→ **Task directions**
Establish how many lines in the material include the string "picture" and report it as a lone number.

→ **Data provided**

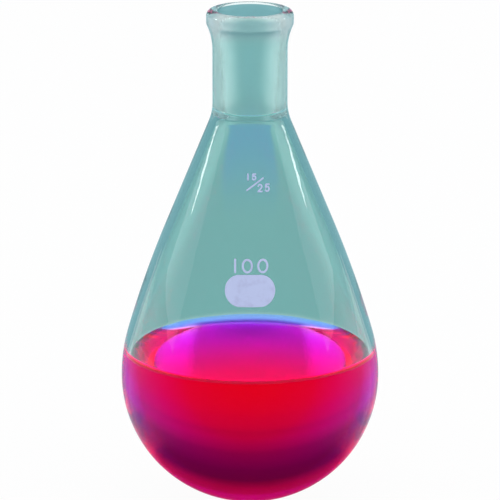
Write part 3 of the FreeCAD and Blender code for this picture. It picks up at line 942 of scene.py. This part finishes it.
def floor_colour(nodes):
    """The floor's colour by the path of the light, and 1 where that came through liquid.

    Distance is the length of (x, y) from the flask's axis, and the round card is read by it.
    The flag lies ahead, where |x| < FLAG_SPREAD * y, and close under the bulb it has a
    painted red glow. Dry is 1 for light that has crossed two walls and no liquid: only that
    sees the blue card and, where |x| lies between the pale cards' edges, the pale cards.
    """
    place = object_place(nodes)
    parts = parts_of(nodes, place)
    across = calculate(nodes, "ABSOLUTE", parts["X"])
    flat, length = nodes.new("ShaderNodeVectorMath"), nodes.new("ShaderNodeVectorMath")
    flat.operation, length.operation = "MULTIPLY", "LENGTH"
    flat.inputs[1].default_value = (1.0, 1.0, 0.0)
    nodes.id_data.links.new(place, flat.inputs[0])
    nodes.id_data.links.new(flat.outputs["Vector"], length.inputs[0])
    distance = length.outputs["Value"]
    card = colour_band(nodes, distance, CARD, CARD_REACH)
    ahead = calculate(nodes, "LESS_THAN", across, both(nodes, parts["Y"], FLAG_SPREAD))
    below = ramp(nodes, distance, *UNDER_EDGE, 1.0, 0.0)
    flagged = calculate(nodes, "MAXIMUM", ahead, below)
    colour, wet, two_walls = seen_inside(nodes, (1.0, 1.0, 1.0), card, flagged, 0.0,
                                         mix_colour(nodes, below, FLAG, UNDER_GLOW))
    dry = both(nodes, two_walls, without(nodes, wet))
    pale = both(nodes, dry, ramp(nodes, across, *SIDE_CARD_NEAR),
                ramp(nodes, across, *SIDE_CARD_FAR, 1.0, 0.0))
    blue = both(nodes, dry, blue_card(nodes, across, parts["Y"]))
    return mix_colour(nodes, blue, mix_colour(nodes, pale, colour, SIDE_CARD), BLUE_CARD), wet


# %% The floor
LIT_SHARE = 0.96
FLOOR_REACH, FLOOR_GAP = 4.0, 0.0003


def paper_material():
    """White paper that gives white light where it is seen, and is plain paper otherwise.

    The light's share is a little under 1, and the rest is real paper with the real shadow.
    """
    material, nodes, links, paper = new_material("white_paper")
    paper.inputs["Base Color"].default_value = (0.9, 0.9, 0.9, 1.0)
    paper.inputs["Roughness"].default_value = 0.9
    paper.inputs["Specular IOR Level"].default_value = 0.0
    path = nodes.new("ShaderNodeLightPath").outputs
    seen = calculate(nodes, "MAXIMUM", path["Is Camera Ray"], path["Is Glossy Ray"])
    seen = calculate(nodes, "MAXIMUM", seen, path["Is Transmission Ray"])
    colour, wet = floor_colour(nodes)
    light, mixed = nodes.new("ShaderNodeEmission"), nodes.new("ShaderNodeMixShader")
    links.new(colour, light.inputs["Color"])
    lit = calculate(nodes, "MAXIMUM", both(nodes, seen, LIT_SHARE), wet)
    links.new(lit, mixed.inputs["Fac"])
    links.new(paper.outputs["BSDF"], mixed.inputs[1])
    links.new(light.outputs["Emission"], mixed.inputs[2])
    links.new(mixed.outputs["Shader"], nodes["Material Output"].inputs["Surface"])
    return material


def make_floor():
    """A wide square just under the bulb."""
    height = float(outline[:, 1].min()) * MM - FLOOR_GAP
    corners = [(-FLOOR_REACH, -FLOOR_REACH, height), (FLOOR_REACH, -FLOOR_REACH, height),
               (FLOOR_REACH, FLOOR_REACH, height), (-FLOOR_REACH, FLOOR_REACH, height)]
    mesh = bpy.data.meshes.new("floor")
    mesh.from_pydata(corners, [], [(0, 1, 2, 3)])
    mesh.materials.append(paper_material())
    floor = bpy.data.objects.new("floor", mesh)
    scene.collection.objects.link(floor)
    print(f"floor: {-height / MM:.2f} mm under the mouth")


make_floor()

# %% The room
ROOM = (0.80, 0.82, 0.86)
ROOM_THROUGH_LIQUID = [(0.00, (0.6, 0.8, 3.2)), (0.10, (0.3, 0.3, 1.7)),
                       (0.25, (0.16, 0.06, 0.85)), (0.37, (0.14, 0.04, 0.55)),
                       (0.53, (0.5, 0.03, 0.36)), (0.66, (0.6, 0.1, 0.36)),
                       (0.72, (0.8, 0.8, 0.86))]
FLAG_TOP = (0.55, 0.65)
MIRROR_LOW, MIRROR_HIGH = (0.08, 0.12), (0.42, 0.48)


def make_room():
    """A pale room, white straight to the camera; through the liquid it has a darker band.

    All of it is read by the upward part of the direction looked in, from -1 down to 1 up: low
    is 1 under the top of the flag, and mirrored is 1 in the stretch that the liquid's surface
    throws back to the camera.
    """
    world = bpy.data.worlds.new("studio")
    scene.world = world
    world.use_nodes = True
    nodes, links = world.node_tree.nodes, world.node_tree.links
    upward = parts_of(nodes, nodes.new("ShaderNodeTexCoord").outputs["Generated"])["Z"]
    low = ramp(nodes, upward, *FLAG_TOP, 1.0, 0.0)
    mirrored = both(nodes, ramp(nodes, upward, *MIRROR_LOW),
                    ramp(nodes, upward, *MIRROR_HIGH, 1.0, 0.0))
    band = colour_band(nodes, upward, ROOM_THROUGH_LIQUID)
    room, _, _ = seen_inside(nodes, ROOM, band, low, mirrored)
    straight = nodes.new("ShaderNodeLightPath").outputs["Is Camera Ray"]
    seen = mix_colour(nodes, straight, room, (1.0, 1.0, 1.0))
    links.new(seen, nodes["Background"].inputs["Color"])
    print("room:", world.name)


make_room()

# %% The lamps
LAMPS = [("strip", (0.74, 0.178, 0.158), (0.10, 0.024), 0.12),
         ("softbox", (0.80, 0.05, 0.20), (0.55, 0.30), 0.85)]
LAMP_AIM = (0.0, 0.0, -0.06)


def softbox(name, place, size, power):
    """A rectangular lamp that looks at the flask, and shows in the glass but not through it."""
    lamp = bpy.data.lights.new(name, "AREA")
    lamp.shape = "RECTANGLE"
    lamp.size, lamp.size_y = size
    lamp.energy = power
    holder = bpy.data.objects.new(name, lamp)
    scene.collection.objects.link(holder)
    holder.visible_transmission = False
    holder.location = place
    towards = np.array(LAMP_AIM) - np.array(place)
    tilt = math.atan2(math.hypot(towards[0], towards[1]), -towards[2])
    holder.rotation_euler = (tilt, 0.0, math.atan2(-towards[0], towards[1]))
    print(f"{name}: {power} W")


for side, side_name in ((-1.0, "left"), (1.0, "right")):
    for kind, (across, back, height), size, power in LAMPS:
        softbox(f"{kind}_{side_name}", (side * across, back, height), size, power)
# Light crosses up to twelve faces here and is thrown back between them.
scene.cycles.glossy_bounces = 16
scene.cycles.transmission_bounces = 24
scene.cycles.max_bounces = 32

# %% [markdown]
# ## The camera
#
# The photograph looks a little down into the mouth from in front, so that the rim and the
# liquid's surface are narrow ovals. Height and dip were fitted to those ovals and to the
# outline. A long lens from a metre away fills the picture and keeps the sides straight.

# %% Place the camera
CAMERA_DISTANCE, CAMERA_HEIGHT, CAMERA_DIP, LENS, SENSOR = 1.0, 0.2075, 15.02, 301.1, 36.0
camera_data = bpy.data.cameras.new("camera")
camera_data.lens = LENS
camera_data.sensor_width = SENSOR
camera_data.clip_start = 0.01
camera = bpy.data.objects.new("camera", camera_data)
scene.collection.objects.link(camera)
camera.location = (0.0, -CAMERA_DISTANCE, CAMERA_HEIGHT)
camera.rotation_euler = (math.radians(90.0 - CAMERA_DIP), 0.0, 0.0)
scene.camera = camera
scene.view_settings.view_transform = "Standard"
print("camera:", [round(part, 4) for part in camera.location])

→ **Answer to the task**
2